Building QR Menus at Scale for Restaurants
The engineering challenges behind processing thousands of menu photos daily with near-perfect accuracy.
When a restaurant uploads a photo of their printed menu, we have roughly three seconds to extract every dish name, description, price, and category — then structure it into a queryable digital format. At scale, this means processing thousands of menus a day, in dozens of languages, from images taken in poor lighting with consumer smartphones.
This is a genuinely hard problem. And it's the core of Restaurant Managment System.
The Pipeline
Our extraction pipeline runs in three stages. First, a layout detection model identifies the menu's structure — columns, sections, headers. Then a specialized OCR model optimized for restaurant typography extracts text. Finally, a language model parses the raw text into structured JSON, resolving ambiguities and normalizing currencies.

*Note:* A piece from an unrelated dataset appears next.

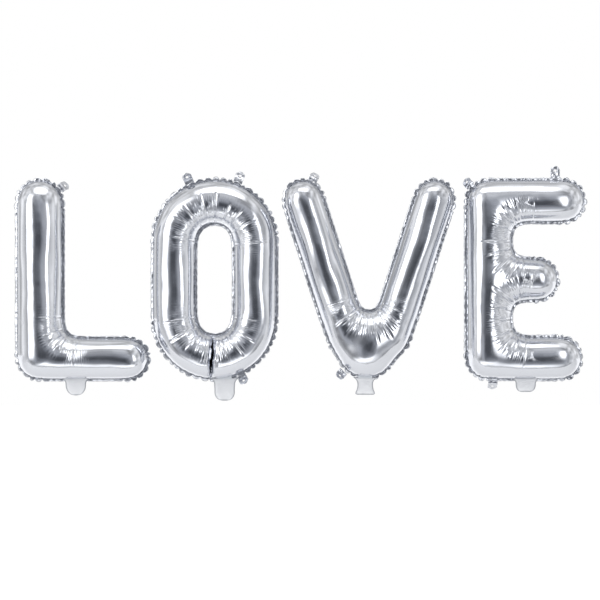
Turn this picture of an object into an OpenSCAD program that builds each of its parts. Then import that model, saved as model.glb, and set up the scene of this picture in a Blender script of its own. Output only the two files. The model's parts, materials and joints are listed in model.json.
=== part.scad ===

The whole pipeline runs in a serverless environment, scaling from zero to 1,000 concurrent jobs in under 30 seconds.
Handling Edge Cases
Real-world menus are beautifully chaotic. Hand-written chalkboards. Triple-folded laminated cards. Screenshots of PDFs. We've seen it all. Our test suite now includes 8,400 edge-case menu images, each tagged with the failure mode it was designed to catch.
Lessons Learned
The biggest lesson: never underestimate the diversity of human creativity in menu design. Our most impactful accuracy improvements have come not from model architecture changes but from better training data — specifically, from the thousands of restaurants who've provided feedback when extraction went wrong.